At least, that's the way that other similar libraries use these values (for instance, see the example code here for libjpeg).

However, neither the above values of {2, 1, 1} nor any other set of values that I've tried besides {1, 1, 1} produce a legible image. Nor, in looking at the code, does it seem like that's the way it's written. But for the life of me, I can't figure out what the FJCore code is actually trying to do. It seems like it's just using the sample factors to repeat operations that it's already done -- i.e., if I didn't know better, I'd say that it was a bug. But this is a fairly established library, based on some fairly well established Java code, so I'd be surprised if that were the case.

Does anybody have any suggestions for how to use these values to get 4:2:2 or 4:1:1 chroma subsampling?

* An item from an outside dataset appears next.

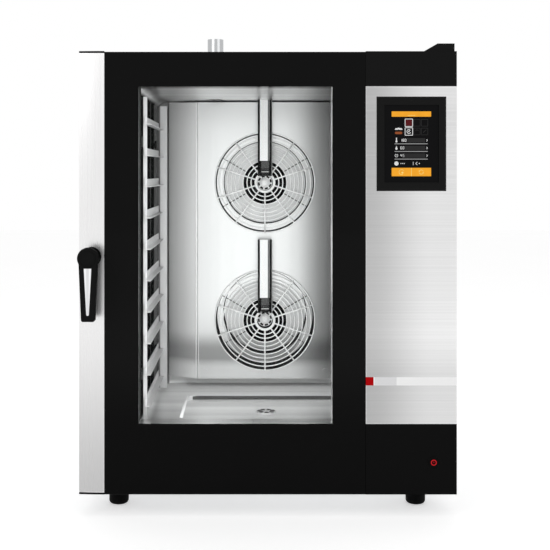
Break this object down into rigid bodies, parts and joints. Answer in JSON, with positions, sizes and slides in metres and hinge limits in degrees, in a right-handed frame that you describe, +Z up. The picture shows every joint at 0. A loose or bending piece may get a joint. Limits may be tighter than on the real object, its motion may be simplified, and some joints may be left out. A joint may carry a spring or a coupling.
{
  "type": "combi steamer oven",
  "caption": "Floor-standing cabinet on four feet with a full-width glazed swing door, lever handle, touch panel, tray racks and two convection fans.",
  "frame": {"origin": "on the floor, under the middle of the whole oven", "axes": "+X to the right seen from the front, +Y to the back, +Z up; the door faces -Y"},
  "size_m": [0.93, 0.89, 1.242],
  "materials": {
    "cavity_steel": "satin stainless steel of the cavity and racks",
    "brushed_steel": "fine brushed stainless steel",
    "plain_steel": "plain machined or folded steel",
    "mineral_wool": "pressed mineral wool",
    "black_seal": "matt black silicone",
    "black_enamel": "black print on the back of the glass",
    "black_gloss": "gloss black fascia",
    "clear_glass": "clear toughened glass",
    "screen": null,
    "black_plastic": "satin black moulded plastic",
    "silver_inlay": "satin silver inlay",
    "red_button": "lit red ring on black",
    "stripe_label": "printed film in red, grey and near white",
    "motor_paint": "dark grey painted motor",
    "element_tube": "heat-darkened steel tube",
    "brass": "machined brass",
    "circuit_board": "green circuit board"
  },
  "bodies": {
    "cabinet": {"base_chassis": "plain_steel", "left_side_panel": "brushed_steel", "right_side_panel": "brushed_steel", "top_cover": "brushed_steel", "rear_panel": "brushed_steel", "front_frame": "brushed_steel", "cavity_liner": "cavity_steel", "cavity_insulation": "mineral_wool", "door_gasket": "black_seal", "drain_strainer": "cavity_steel", "drain_pipe": "plain_steel", "fan_baffle": "cavity_steel", "baffle_fixings": "cavity_steel", "rack_studs": "cavity_steel", "exhaust_pipe": "brushed_steel", "hinge_brackets": "plain_steel", "hinge_pins": "plain_steel", "hinge_cover": "black_plastic", "latch_keeper": "plain_steel", "water_inlet": "brass", "cable_gland": "black_plastic", "power_board": "circuit_board", "fan_motors": "motor_paint", "heating_elements": "element_tube", "upper_fan_guard": "cavity_steel", "lower_fan_guard": "cavity_steel", "upper_injector_channel": "cavity_steel", "lower_injector_channel": "cavity_steel"},
    "door": {"door_frame": "brushed_steel", "outer_glass": "clear_glass", "glass_mask": "black_enamel", "inner_glass": "clear_glass", "glass_clips": "plain_steel", "side_strip": "brushed_steel", "strip_end_caps": "black_plastic", "control_fascia": "black_gloss", "control_panel": "brushed_steel", "screen_bezel": "black_plastic", "screen_glass": "screen", "control_board": "circuit_board", "stripe_label": "stripe_label", "button_bezel": "black_plastic", "hinge_bushes": "brass", "handle_rosette": "black_plastic"},
    "handle": {"handle_lever": "black_plastic", "handle_inlay": "silver_inlay", "handle_spindle": "plain_steel", "latch_tongue": "plain_steel"},
    "power_button": {"power_button": "red_button"},
    "upper_fan": {"upper_fan_wheel": "plain_steel", "upper_fan_shaft": "plain_steel"},
    "lower_fan": {"lower_fan_wheel": "plain_steel", "lower_fan_shaft": "plain_steel"},
    "left_rack": {"left_rack": "cavity_steel"},
    "right_rack": {"right_rack": "cavity_steel"},
    "damper": {"damper_flap": "plain_steel"},
    "foot_front_left": {"foot_front_left": "black_plastic"},
    "foot_front_right": {"foot_front_right": "black_plastic"},
    "foot_rear_left": {"foot_rear_left": "black_plastic"},
    "foot_rear_right": {"foot_rear_right": "black_plastic"}
  },
  "joints": [
    {"name": "door_swing", "type": "hinge", "parent": "cabinet", "child": "door", "pos_m": [0.45, -0.35, 0.6], "axis": [0, 0, 1], "range_deg": [0, 115]},
    {"name": "handle_turn", "type": "hinge", "parent": "door", "child": "handle", "pos_m": [-0.43385, -0.41, 0.6394], "axis": [0, -1, 0], "range_deg": [0, 90]},
    {"name": "power_button_press", "type": "slide", "parent": "door", "child": "power_button", "axis": [0, 1, 0], "range_m": [0, 0.0015], "stiffness_N_per_m": 400},
    {"name": "upper_fan_spin", "type": "hinge", "parent": "cabinet", "child": "upper_fan", "pos_m": [0, 0.245, 0.815], "axis": [0, 1, 0], "continuous": true},
    {"name": "lower_fan_spin", "type": "hinge", "parent": "cabinet", "child": "lower_fan", "pos_m": [0, 0.245, 0.399], "axis": [0, 1, 0], "continuous": true},
    {"name": "left_rack_lift", "type": "slide", "parent": "cabinet", "child": "left_rack", "axis": [0, 0, 1], "range_m": [0, 0.015]},
    {"name": "right_rack_lift", "type": "slide", "parent": "cabinet", "child": "right_rack", "axis": [0, 0, 1], "range_m": [0, 0.015]},
    {"name": "damper_turn", "type": "hinge", "parent": "cabinet", "child": "damper", "pos_m": [-0.148, 0.17, 1.121], "axis": [1, 0, 0], "range_deg": [0, 90]},
    {"name": "foot_front_left_screw", "type": "hinge", "parent": "cabinet", "child": "foot_front_left", "pos_m": [-0.38, -0.27, 0.03], "axis": [0, 0, 1], "continuous": true},
    {"name": "foot_front_right_screw", "type": "hinge", "parent": "cabinet", "child": "foot_front_right", "pos_m": [0.38, -0.27, 0.03], "axis": [0, 0, 1], "continuous": true},
    {"name": "foot_rear_left_screw", "type": "hinge", "parent": "cabinet", "child": "foot_rear_left", "pos_m": [-0.38, 0.365, 0.03], "axis": [0, 0, 1], "continuous": true},
    {"name": "foot_rear_right_screw", "type": "hinge", "parent": "cabinet", "child": "foot_rear_right", "pos_m": [0.38, 0.365, 0.03], "axis": [0, 0, 1], "continuous": true}
  ]
}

For what it's worth, here's the relevant code from the JpegEncoder class:

for (comp = 0; comp < _input.Image.ComponentCount; comp++)
{
    Width = _input.BlockWidth[comp];
    Height = _input.BlockHeight[comp];

    inputArray = _input.Image.Raster[comp];

    for (i = 0; i < _input.VsampFactor[comp]; i++)
    {
        for (j = 0; j < _input.HsampFactor[comp]; j++)
        {
            xblockoffset = j * 8;
            yblockoffset = i * 8;
            for (a = 0; a < 8; a++)
            {
                // set Y value.  check bounds
                int y = ypos + yblockoffset + a; if (y >= _height) break;

                for (b = 0; b < 8; b++)
                {
                    int x = xpos + xblockoffset + b; if (x >= _width) break;
                    dctArray1[a, b] = inputArray[x, y];
                }
            }
            dctArray2 = _dct.FastFDCT(dctArray1);
            dctArray3 = _dct.QuantizeBlock(dctArray2, FrameDefaults.QtableNumber[comp]);
            _huf.HuffmanBlockEncoder(buffer, dctArray3, lastDCvalue[comp], FrameDefaults.DCtableNumber[comp], FrameDefaults.ACtableNumber[comp]);
            lastDCvalue[comp] = dctArray3[0];
        }
    }
}

And notice that in the i & j loops, they're not controlling any kind of pixel skipping: if HsampFactor[0] is set to two, it's just grabbing two blocks instead of one.

Answer 1

I figured it out. I thought that by setting the sampling factors, you were telling the library to subsample the raster components itself. Turns out that when you set the sampling factors, you're actually telling the library the relative size of the raster components that you're providing. In other words, you need to do the chroma subsampling of the image yourself, before you ever submit it to the FJCore library for compression. Something like this is what it's looking for:

    private byte[][,] GetSubsampledRaster()
    {
        byte[][,] raster = new byte[3][,];
        raster[Y] = new byte[width / hSampleFactor[Y], height / vSampleFactor[Y]];
        raster[Cb] = new byte[width / hSampleFactor[Cb], height / vSampleFactor[Cb]];
        raster[Cr] = new byte[width / hSampleFactor[Cr], height / vSampleFactor[Cr]];

        int rgbaPos = 0;
        for (short y = 0; y < height; y++)
        {
            int Yy = y / vSampleFactor[Y];
            int Cby = y / vSampleFactor[Cb];
            int Cry = y / vSampleFactor[Cr];
            int Yx = 0, Cbx = 0, Crx = 0;
            for (short x = 0; x < width; x++)
            {
                // Convert to YCbCr colorspace.
                byte b = RgbaSample[rgbaPos++];
                byte g = RgbaSample[rgbaPos++];
                byte r = RgbaSample[rgbaPos++];
                YCbCr.fromRGB(ref r, ref g, ref b);

                // Only include the byte in question in the raster if it matches the appropriate sampling factor.
                if (IncludeInSample(Y, x, y))
                {
                    raster[Y][Yx++, Yy] = r;
                }
                if (IncludeInSample(Cb, x, y))
                {
                    raster[Cb][Cbx++, Cby] = g;
                }
                if (IncludeInSample(Cr, x, y))
                {
                    raster[Cr][Crx++, Cry] = b;
                }

                // For YCbCr, we ignore the Alpha byte of the RGBA byte structure, so advance beyond it.
                rgbaPos++;
            }
        }
        return raster;
    }

    static private bool IncludeInSample(int slice, short x, short y)
    {
        // Hopefully this gets inlined . . . 
        return ((x % hSampleFactor[slice]) == 0) && ((y % vSampleFactor[slice]) == 0);
    }

There might be additional ways to optimize this, but it's working for now.